Physical characteristics
- • location: near Camden, Lewis County
- • coordinates: 39°03′10″N 80°34′30″W﻿ / ﻿39.0528699°N 80.5750948°W
- • elevation: 1,120 ft (340 m)
- Mouth: Little Kanawha River
- • location: Gilmer County
- • coordinates: 38°56′48″N 80°52′37″W﻿ / ﻿38.9467562°N 80.8770491°W
- • elevation: 696 ft (212 m)
- Length: 28.6 mi (46.0 km)
- Basin size: 147 mi^{2} (380 km^{2})
- • location: a site 1.4 mi (2.3 km) upstream of mouth
- • average: 220 cu ft/s (6.2 m^{3}/s)
- • minimum: 0.1 cu ft/s (0.0028 m^{3}/s)
- • maximum: 12,100 cu ft/s (340 m^{3}/s)

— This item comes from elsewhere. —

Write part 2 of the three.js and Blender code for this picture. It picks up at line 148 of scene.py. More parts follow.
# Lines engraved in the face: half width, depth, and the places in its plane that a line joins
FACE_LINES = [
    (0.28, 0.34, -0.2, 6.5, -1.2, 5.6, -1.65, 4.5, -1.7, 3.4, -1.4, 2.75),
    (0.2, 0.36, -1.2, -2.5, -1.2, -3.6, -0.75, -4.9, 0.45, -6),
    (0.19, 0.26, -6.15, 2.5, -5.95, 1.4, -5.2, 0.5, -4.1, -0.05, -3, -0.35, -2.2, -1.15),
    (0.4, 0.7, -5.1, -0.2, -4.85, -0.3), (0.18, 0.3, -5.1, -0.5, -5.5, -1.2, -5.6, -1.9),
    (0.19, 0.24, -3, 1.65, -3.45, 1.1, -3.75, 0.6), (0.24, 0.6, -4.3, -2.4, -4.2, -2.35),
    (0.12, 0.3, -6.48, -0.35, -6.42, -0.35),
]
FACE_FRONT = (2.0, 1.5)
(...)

= Leading Creek (Little Kanawha River tributary) =

Leading Creek is a tributary of the Little Kanawha River, 28.6 mi long, in central West Virginia in the United States. Via the Little Kanawha and Ohio rivers, it is part of the watershed of the Mississippi River, draining an area of 147 mi2 in a rural region on the unglaciated portion of the Allegheny Plateau.

Leading Creek rises just west of Camden in Lewis County and flows west-southwestward into Gilmer County, through the unincorporated communities of Alum Bridge and Pickle Street in Lewis County and Linn and Troy in Gilmer County. It flows into the Little Kanawha River approximately 2.4 mi west-northwest of Glenville.

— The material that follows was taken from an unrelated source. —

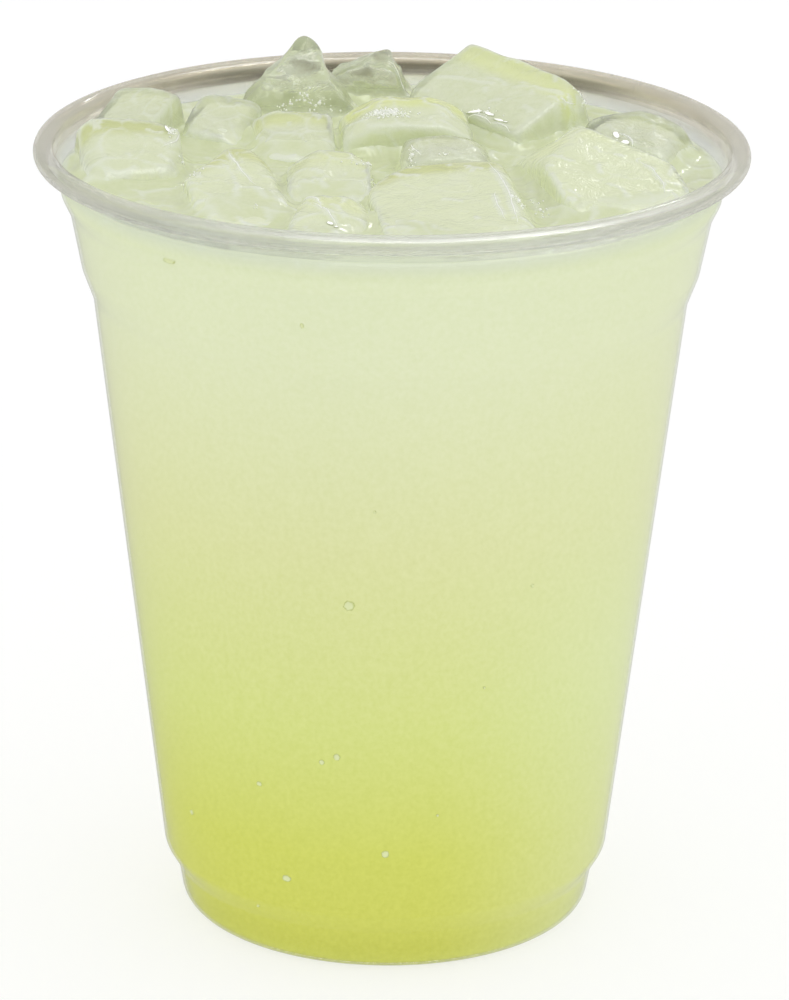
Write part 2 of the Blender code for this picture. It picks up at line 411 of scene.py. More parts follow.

Between Camden and Troy, the creek's course is paralleled by the Staunton and Parkersburg Turnpike, along present-day U.S. routes 33 and 119 between Camden and Linn; and West Virginia Route 47 between Linn and Troy.

According to the West Virginia Department of Environmental Protection, approximately 84% of the Leading Creek watershed is forested, mostly deciduous. Approximately 15% is used for pasture and agriculture.

According to the Geographic Names Information System, Leading Creek has also been known historically by the spelling "Leeding Creek." According to tradition, Leading Creek was so named by explorers who used it to navigate.

==Flow rate==
At a United States Geological Survey stream gauge 1.4 mi upstream from the creek's mouth, the annual mean flow of the creek between 1937 and 1951 was 220 ft3/s. The highest recorded flow during the period was 12,100 ft3/s on June 25, 1950. The lowest recorded flow was 0.1 ft3/s on several days in September 1939.